In the late 1940s, the hierarchy of the Catholic Church made a serious push in Congress for government aid to parochial schools, triggering a spirited church-state controversy that ended in the proposal's defeat. Over the next 20 years, however, a new proposal emerged from three quite different quarters. Called the "tuition voucher," it provided for government grants directly to parents, who could then use the proceeds to purchase education for their children from the school of their choice, whether public or private.

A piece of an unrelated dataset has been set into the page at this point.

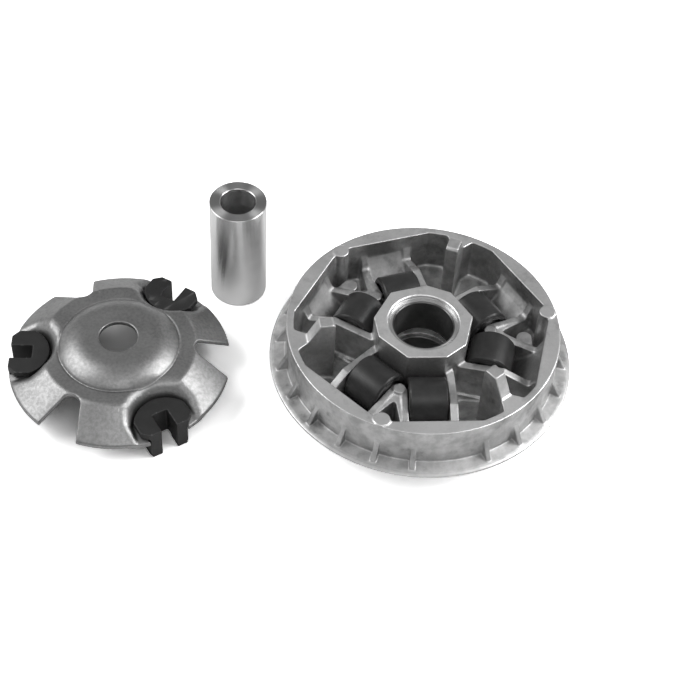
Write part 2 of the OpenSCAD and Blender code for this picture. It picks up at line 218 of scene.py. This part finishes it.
def lathe(name, profile, steps=160):
    """A turned ring about Z through the local origin, from a closed profile of (radius, height) in mm."""
    profile = np.asarray(profile, float)
    n = len(profile)
    angles = np.arange(steps) * 2 * math.pi / steps
    points = np.stack([
        np.outer(np.cos(angles), profile[:, 0]),
        np.outer(np.sin(angles), profile[:, 0]),
        np.outer(np.ones(steps), profile[:, 1])], axis=-1).reshape(-1, 3)
    faces = []
    for i in range(steps):
        a, b = i * n, (i + 1) % steps * n
        for j in range(n):
            k = (j + 1) % n
            faces.append((a + j, b + j, b + k, a + k))
    mesh = bpy.data.meshes.new(name)
    mesh.from_pydata((points * MM).tolist(), [], faces)
    mesh.validate()
    obj = new_object(name, mesh)
    mesh.shade_smooth()
    mesh.set_sharp_from_angle(angle=SHARP)
    return obj


def rounded(corners, radii, steps=5):
    """A closed outline with each corner rounded by its radius."""
    out = []
    count = len(corners)
    for i, (corner, radius) in enumerate(zip(corners, radii)):
        p = Vector(corner)
        if radius <= 0:
            out.append(tuple(p))
            continue
        a = (Vector(corners[i - 1]) - p).normalized()
        b = (Vector(corners[(i + 1) % count]) - p).normalized()
        half = a.angle(b) / 2
        reach = radius / math.tan(half)
        centre = p + (a + b).normalized() * radius / math.sin(half)
        start, end = p + a * reach - centre, p + b * reach - centre
        turn = start.angle_signed(end)
        for s in range(steps + 1):
            c = start.copy()
            c.rotate(Matrix.Rotation(-turn * s / steps, 2))
            out.append(tuple(centre + c))
    return out


# ---------------------------------------------------------------- materials

class Graph:
    """Short names for the node calls that the materials share."""

    def __init__(self, name):
        self.material = bpy.data.materials.new(name)
        self.material.use_nodes = True
        self.nodes = self.material.node_tree.nodes
        self.links = self.material.node_tree.links
        self.shader = self.nodes["Principled BSDF"]
        self.coords = self.nodes.new("ShaderNodeTexCoord").outputs["Object"]

    def put(self, socket, value):
        if isinstance(value, bpy.types.NodeSocket):
            self.links.new(value, socket)
        else:
            socket.default_value = value

    def set(self, **values):
        for key, value in values.items():
            self.put(self.shader.inputs[key.replace("_", " ")], value)

    def math(self, operation, a, b=0.0, clamp=False):
        node = self.nodes.new("ShaderNodeMath")
        node.operation, node.use_clamp = operation, clamp
        self.put(node.inputs[0], a)
        self.put(node.inputs[1], b)
        return node.outputs[0]

    def noise(self, scale, detail=3.0, roughness=0.55, coords=None, stretch=None):
        node = self.nodes.new("ShaderNodeTexNoise")
        node.inputs["Scale"].default_value = scale
        node.inputs["Detail"].default_value = detail
        node.inputs["Roughness"].default_value = roughness
        vector = coords or self.coords
        if stretch:
            scaling = self.nodes.new("ShaderNodeMapping")
            scaling.inputs["Scale"].default_value = stretch
            self.links.new(vector, scaling.inputs["Vector"])
            vector = scaling.outputs[0]
        self.links.new(vector, node.inputs["Vector"])
        return node.outputs["Fac"]

    def band(self, value, low, high, to_low=0.0, to_high=1.0):
        node = self.nodes.new("ShaderNodeMapRange")
        node.interpolation_type = "SMOOTHSTEP"
        self.put(node.inputs["Value"], value)
        for key, v in (("From Min", low), ("From Max", high), ("To Min", to_low), ("To Max", to_high)):
            self.put(node.inputs[key], v)
        return node.outputs["Result"]

    def mix(self, factor, a, b):
        node = self.nodes.new("ShaderNodeMix")
        node.data_type = "RGBA"
        self.put(node.inputs["Factor"], factor)
        for socket, value in ((node.inputs[6], a), (node.inputs[7], b)):
            self.put(socket, (value,) * 3 + (1,) if isinstance(value, float) else value)
        return node.outputs[2]

    def bump(self, height, strength, distance, normal=None):
        node = self.nodes.new("ShaderNodeBump")
        node.inputs["Strength"].default_value = strength
        node.inputs["Distance"].default_value = distance
        self.links.new(height, node.inputs["Height"])
        if normal:
            self.links.new(normal, node.inputs["Normal"])
        return node.outputs[0]

    def cylinder_coords(self):
        """Radius from the local Z axis, and height, in metres."""
        split = self.nodes.new("ShaderNodeSeparateXYZ")
        self.links.new(self.coords, split.inputs[0])
        x, y, z = split.outputs
        square = self.math("ADD", self.math("MULTIPLY", x, x), self.math("MULTIPLY", y, y))
        return self.math("SQRT", square), z

    def along_x(self, value):
        """A point at a distance along X, to feed a texture that varies one way only."""
        node = self.nodes.new("ShaderNodeCombineXYZ")
        self.links.new(value, node.inputs[0])
        return node.outputs[0]

    def worn(self, low, high):
        """1 on outer edges, 0 elsewhere."""
        geometry = self.nodes.new("ShaderNodeNewGeometry")
        return self.band(geometry.outputs["Pointiness"], low, high)

    def normal_z(self):
        """How far the surface looks along the piece's own Z axis."""
        split = self.nodes.new("ShaderNodeSeparateXYZ")
        self.links.new(self.coords.node.outputs["Normal"], split.inputs[0])
        return split.outputs[2]


def grey(value):
    return (value, value, value, 1.0)


# The masks on the casting are in metres, like the shader's coordinates.
HUB_TOP_Z, HUB_TOP_R, HUB_BORE_R = 0.0390, 0.0235, 0.0163
RIM_R, RIM_BOTTOM_Z = 0.0660, 0.0140
RING_TOP_LOW, RING_TOP_HIGH = 0.0369, 0.0376
CAVITY_R, CAVITY_LOW, CAVITY_HIGH = 0.054, 0.012, 0.030
BELT_SLOPE = math.tan(math.radians(14))
BELT_APEX = 0.0159 - 0.0674 * BELT_SLOPE       # height of the belt cone's tip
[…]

An early and eloquent advocate of tuition vouchers was free-market economist Milton Friedman. In 1962, in his influential Capitalism and Freedom, Friedman stood the time-honored argument for public education on its head. Do public schools produce a healthy mix of rich and poor, black and white, etc.? Perhaps in the days of the small town with only one school, but not with the rise of populous urban and suburban areas that are economically and racially stratified. A poor black urban family, Friedman pointed out, could possibly save its money and buy the same fancy car owned by a well-to-do white suburbanite, without also buying a fancy house in the suburb. But it was highly unlikely that the black family could afford to send its children to first-class schools located far away from the lower-income black neighborhood. (And a recent study by the National Institute of Education suggests that, after two decades of efforts at integration, minority parents are in the same position today.)

How could a system widely regarded as incompetent, over-costly, and perhaps unjust be most improved? Some people favor an end to all state involvement in education, but that is "outside the range of political feasibility today," Friedman wrote in a 1973 New York Times Magazine article. In an essay published in 1955, however, Friedman first wrote of vouchers, saying that they would "give competition and free enterprise greater scope" and "pave the way for the gradual replacement of public schools by private schools."

For most of America this was a startling new idea, but Friedman's proposal was close to the system already in place in some Vermont districts. He would have local school boards provide parents of every school-age child a voucher for an amount equal to the average cost of educating a child in the local government schools. The parents would "be free to spend the voucher and any additional sum they themselves provided on purchasing educational services from an 'approved' institution of their choice," Friedman explained a few years later in Capitalism and Freedom. "The role of government would then be limited to insuring that the schools met certain minimum standards, such as the inclusion of a minimum common content in their programs."

Friedman emphasizes that parents should be able to use their vouchers in both private and government schools, whether in the school district or not, if the schools are willing to accept the children. This, he argues, would give parents real freedom of choice, encourage healthy competition among schools, and inject a market standard for teachers' salaries.

Nothing came of Friedman's proposal at the time, but others began to think along the same lines. Christopher Jencks, a liberal professor of education at Harvard University (now at Northwestern University), advocated a voucher system as early as 1966. In 1970 he argued that vouchers could meliorate the plight of black children in underfunded and ineffective ghetto schools. Since despite a decade of civil rights agitation and progress, it did not appear that black schools in white-dominated cities would ever be brought up to the level of the better white schools, Jencks favored vouchers to allow blacks to attend the white schools instead of the schools nearest their homes.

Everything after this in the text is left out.